==== INPUT FOR THIS TASK ====

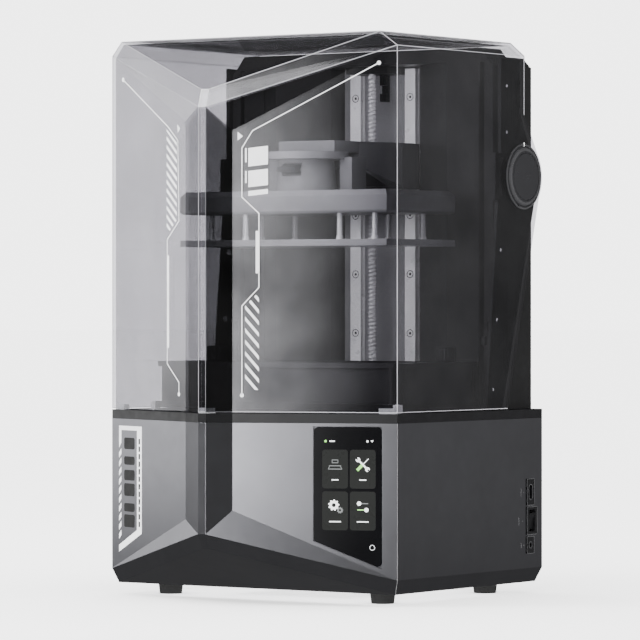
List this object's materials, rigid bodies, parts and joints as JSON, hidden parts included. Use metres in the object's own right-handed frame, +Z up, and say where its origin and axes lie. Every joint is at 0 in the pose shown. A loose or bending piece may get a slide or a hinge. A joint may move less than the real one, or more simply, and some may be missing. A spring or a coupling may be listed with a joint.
{
  "type": "resin printer",
  "caption": "Resin printer with a flip-up faceted smoke cover, screw-driven build platform, tilting vat and front touch screen on a faceted base.",
  "frame": {"origin": "under the middle of the object's box, on the surface the feet stand on", "axes": "+Z up, front prow faces -Y, ports on the +X side"},
  "size_m": [0.334, 0.3292, 0.5265],
  "materials": {
    "gunmetal_shell": "satin metallic",
    "black_trim": "satin",
    "tower_plastic": "fine textured",
    "deck_paint": "satin",
    "rubber": "matte",
    "steel": "brushed",
    "chrome_rod": "polished",
    "aluminium": "anodised",
    "platform_metal": "satin anodised",
    "brass": "machined",
    "smoke_cover": "clear gloss",
    "screen_glass": "gloss",
    "display_glass": "gloss",
    "clear_film": "clear gloss",
    "circuit_board": "satin",
    "light_trim": "clear"
  },
  "bodies": {
    "base": {"base_shell": "gunmetal_shell", "base_rim": "black_trim", "deck_plate": "deck_paint", "bottom_plate": "steel", "feet": "rubber", "foot_screws": "steel", "exposure_panel": "display_glass", "lens_sheet": "clear_film", "light_box": "black_trim", "led_board": "circuit_board", "heat_sink": "aluminium", "fan_frame": "black_trim", "mainboard": "circuit_board", "board_posts": "steel", "rear_vent": "black_trim", "screen_glass": "screen_glass", "screen_module": "steel", "usb_port": "black_trim", "switch_body": "black_trim", "power_inlet": "black_trim", "tower_shell": "tower_plastic", "tower_cap": "tower_plastic", "tower_back": "black_trim", "side_panels": "tower_plastic", "hinge_brackets": "steel", "hinge_pins": "steel", "column": "aluminium", "rails": "steel", "rail_screws": "steel", "lift_motor": "black_trim", "top_bearing": "tower_plastic", "limit_sensor": "black_trim", "chamber_camera": "black_trim", "cover_stop": "black_trim", "cradle_pins": "steel"},
    "cooling_fan": {"fan_rotor": "black_trim"},
    "rocker": {"switch_rocker": "black_trim"},
    "cover": {"cover_shell": "smoke_cover", "arm_left": "black_trim", "arm_right": "black_trim", "arm_screws": "steel", "hinge_discs": "black_trim", "cover_pads": "light_trim"},
    "screw": {"lift_screw": "chrome_rod", "motor_coupling": "aluminium"},
    "carriage": {"carriage_blocks": "steel", "carriage_bracket": "platform_metal", "lift_nut": "brass", "mount_body": "platform_metal", "platform_block": "platform_metal", "pin_springs": "chrome_rod"},
    "lever": {"release_lever": "black_trim"},
    "plate": {"build_plate": "platform_metal", "sprung_pins": "chrome_rod"},
    "vat": {"cradle": "black_trim", "vat_tub": "deck_paint", "film_frame": "steel", "vat_film": "clear_film"},
    "left_knob": {"knob_left": "black_trim"},
    "right_knob": {"knob_right": "black_trim"}
  },
  "joints": [
    {"name": "cover_hinge", "type": "hinge", "parent": "base", "child": "cover", "pos_m": [0, 0.131, 0.3982], "axis": [-1, 0, 0], "range_deg": [0, 95]},
    {"name": "platform_lift", "type": "slide", "parent": "base", "child": "carriage", "axis": [0, 0, 1], "range_m": [-0.1465, 0.062]},
    {"name": "screw_turn", "type": "hinge", "parent": "base", "child": "screw", "pos_m": [0, 0.116, 0.3], "axis": [0, 0, 1], "range_deg": [-14400, 14400]},
    {"name": "plate_float", "type": "slide", "parent": "carriage", "child": "plate", "axis": [0, 0, 1], "range_m": [0, 0.0012], "stiffness_N_per_m": 4000, "deforming": ["pin_springs"]},
    {"name": "lever_turn", "type": "hinge", "parent": "carriage", "child": "lever", "pos_m": [0, -0.02, 0.404], "axis": [-1, 0, 0], "range_deg": [0, 35]},
    {"name": "vat_tilt", "type": "hinge", "parent": "base", "child": "vat", "pos_m": [0, -0.049, 0.182], "axis": [1, 0, 0], "range_deg": [0, 4]},
    {"name": "left_knob_turn", "type": "hinge", "parent": "vat", "child": "left_knob", "pos_m": [-0.133, 0.042, 0.22], "axis": [0, 0, 1], "range_deg": [-180, 180]},
    {"name": "right_knob_turn", "type": "hinge", "parent": "vat", "child": "right_knob", "pos_m": [0.133, 0.042, 0.22], "axis": [0, 0, 1], "range_deg": [-180, 180]},
    {"name": "power_rocker", "type": "hinge", "parent": "base", "child": "rocker", "pos_m": [0.1582, 0.1453, 0.0698], "axis": [0, 1, 0], "range_deg": [0, 16]},
    {"name": "fan_spin", "type": "hinge", "parent": "base", "child": "cooling_fan", "pos_m": [0, 0.021, 0.06], "axis": [0, 0, 1], "continuous": true}
  ],
  "couplings": [
    {"joint": "screw_turn", "follows": "platform_lift", "rad_per_m": 1570.8}
  ]
}
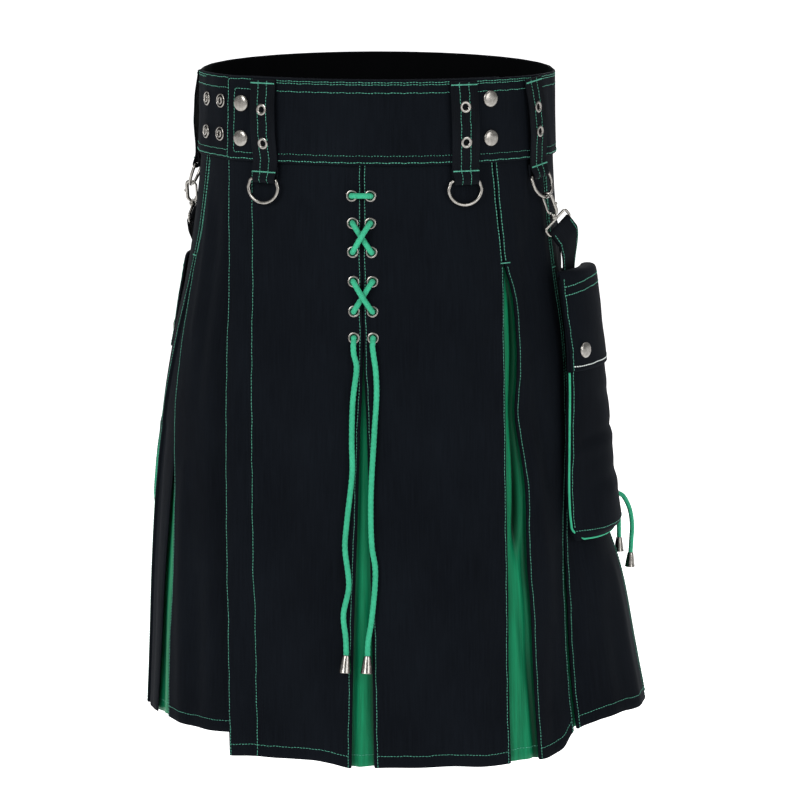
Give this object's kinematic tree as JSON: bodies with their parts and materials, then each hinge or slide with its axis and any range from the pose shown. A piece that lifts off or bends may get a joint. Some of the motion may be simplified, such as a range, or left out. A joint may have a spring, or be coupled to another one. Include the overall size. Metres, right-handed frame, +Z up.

====

**TO BE DONE**
Provide an exact reproduction of all the entries shown above.

**WRITTEN SOLUTION**
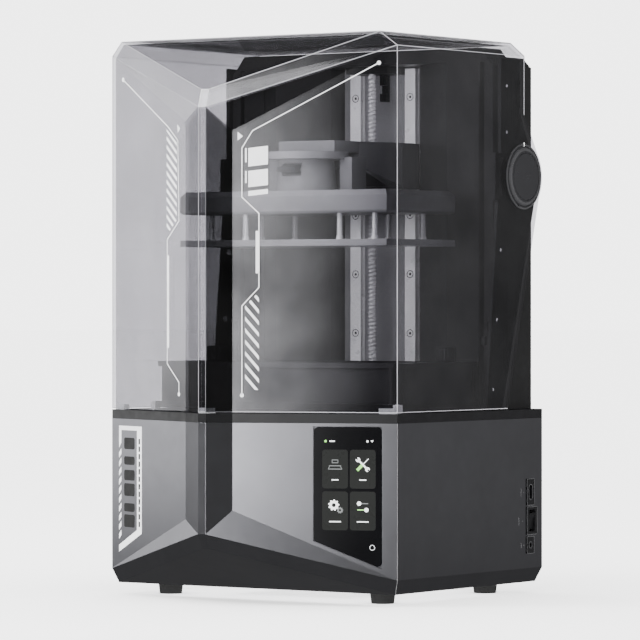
List this object's materials, rigid bodies, parts and joints as JSON, hidden parts included. Use metres in the object's own right-handed frame, +Z up, and say where its origin and axes lie. Every joint is at 0 in the pose shown. A loose or bending piece may get a slide or a hinge. A joint may move less than the real one, or more simply, and some may be missing. A spring or a coupling may be listed with a joint.
{
  "type": "resin printer",
  "caption": "Resin printer with a flip-up faceted smoke cover, screw-driven build platform, tilting vat and front touch screen on a faceted base.",
  "frame": {"origin": "under the middle of the object's box, on the surface the feet stand on", "axes": "+Z up, front prow faces -Y, ports on the +X side"},
  "size_m": [0.334, 0.3292, 0.5265],
  "materials": {
    "gunmetal_shell": "satin metallic",
    "black_trim": "satin",
    "tower_plastic": "fine textured",
    "deck_paint": "satin",
    "rubber": "matte",
    "steel": "brushed",
    "chrome_rod": "polished",
    "aluminium": "anodised",
    "platform_metal": "satin anodised",
    "brass": "machined",
    "smoke_cover": "clear gloss",
    "screen_glass": "gloss",
    "display_glass": "gloss",
    "clear_film": "clear gloss",
    "circuit_board": "satin",
    "light_trim": "clear"
  },
  "bodies": {
    "base": {"base_shell": "gunmetal_shell", "base_rim": "black_trim", "deck_plate": "deck_paint", "bottom_plate": "steel", "feet": "rubber", "foot_screws": "steel", "exposure_panel": "display_glass", "lens_sheet": "clear_film", "light_box": "black_trim", "led_board": "circuit_board", "heat_sink": "aluminium", "fan_frame": "black_trim", "mainboard": "circuit_board", "board_posts": "steel", "rear_vent": "black_trim", "screen_glass": "screen_glass", "screen_module": "steel", "usb_port": "black_trim", "switch_body": "black_trim", "power_inlet": "black_trim", "tower_shell": "tower_plastic", "tower_cap": "tower_plastic", "tower_back": "black_trim", "side_panels": "tower_plastic", "hinge_brackets": "steel", "hinge_pins": "steel", "column": "aluminium", "rails": "steel", "rail_screws": "steel", "lift_motor": "black_trim", "top_bearing": "tower_plastic", "limit_sensor": "black_trim", "chamber_camera": "black_trim", "cover_stop": "black_trim", "cradle_pins": "steel"},
    "cooling_fan": {"fan_rotor": "black_trim"},
    "rocker": {"switch_rocker": "black_trim"},
    "cover": {"cover_shell": "smoke_cover", "arm_left": "black_trim", "arm_right": "black_trim", "arm_screws": "steel", "hinge_discs": "black_trim", "cover_pads": "light_trim"},
    "screw": {"lift_screw": "chrome_rod", "motor_coupling": "aluminium"},
    "carriage": {"carriage_blocks": "steel", "carriage_bracket": "platform_metal", "lift_nut": "brass", "mount_body": "platform_metal", "platform_block": "platform_metal", "pin_springs": "chrome_rod"},
    "lever": {"release_lever": "black_trim"},
    "plate": {"build_plate": "platform_metal", "sprung_pins": "chrome_rod"},
    "vat": {"cradle": "black_trim", "vat_tub": "deck_paint", "film_frame": "steel", "vat_film": "clear_film"},
    "left_knob": {"knob_left": "black_trim"},
    "right_knob": {"knob_right": "black_trim"}
  },
  "joints": [
    {"name": "cover_hinge", "type": "hinge", "parent": "base", "child": "cover", "pos_m": [0, 0.131, 0.3982], "axis": [-1, 0, 0], "range_deg": [0, 95]},
    {"name": "platform_lift", "type": "slide", "parent": "base", "child": "carriage", "axis": [0, 0, 1], "range_m": [-0.1465, 0.062]},
    {"name": "screw_turn", "type": "hinge", "parent": "base", "child": "screw", "pos_m": [0, 0.116, 0.3], "axis": [0, 0, 1], "range_deg": [-14400, 14400]},
    {"name": "plate_float", "type": "slide", "parent": "carriage", "child": "plate", "axis": [0, 0, 1], "range_m": [0, 0.0012], "stiffness_N_per_m": 4000, "deforming": ["pin_springs"]},
    {"name": "lever_turn", "type": "hinge", "parent": "carriage", "child": "lever", "pos_m": [0, -0.02, 0.404], "axis": [-1, 0, 0], "range_deg": [0, 35]},
    {"name": "vat_tilt", "type": "hinge", "parent": "base", "child": "vat", "pos_m": [0, -0.049, 0.182], "axis": [1, 0, 0], "range_deg": [0, 4]},
    {"name": "left_knob_turn", "type": "hinge", "parent": "vat", "child": "left_knob", "pos_m": [-0.133, 0.042, 0.22], "axis": [0, 0, 1], "range_deg": [-180, 180]},
    {"name": "right_knob_turn", "type": "hinge", "parent": "vat", "child": "right_knob", "pos_m": [0.133, 0.042, 0.22], "axis": [0, 0, 1], "range_deg": [-180, 180]},
    {"name": "power_rocker", "type": "hinge", "parent": "base", "child": "rocker", "pos_m": [0.1582, 0.1453, 0.0698], "axis": [0, 1, 0], "range_deg": [0, 16]},
    {"name": "fan_spin", "type": "hinge", "parent": "base", "child": "cooling_fan", "pos_m": [0, 0.021, 0.06], "axis": [0, 0, 1], "continuous": true}
  ],
  "couplings": [
    {"joint": "screw_turn", "follows": "platform_lift", "rad_per_m": 1570.8}
  ]
}
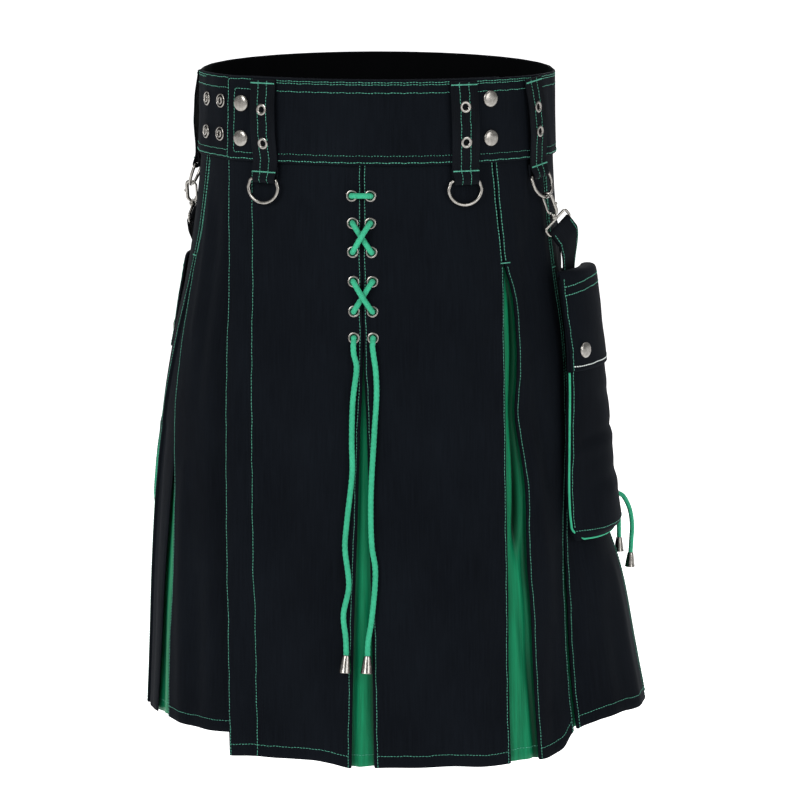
Give this object's kinematic tree as JSON: bodies with their parts and materials, then each hinge or slide with its axis and any range from the pose shown. A piece that lifts off or bends may get a joint. Some of the motion may be simplified, such as a range, or left out. A joint may have a spring, or be coupled to another one. Include the overall size. Metres, right-handed frame, +Z up.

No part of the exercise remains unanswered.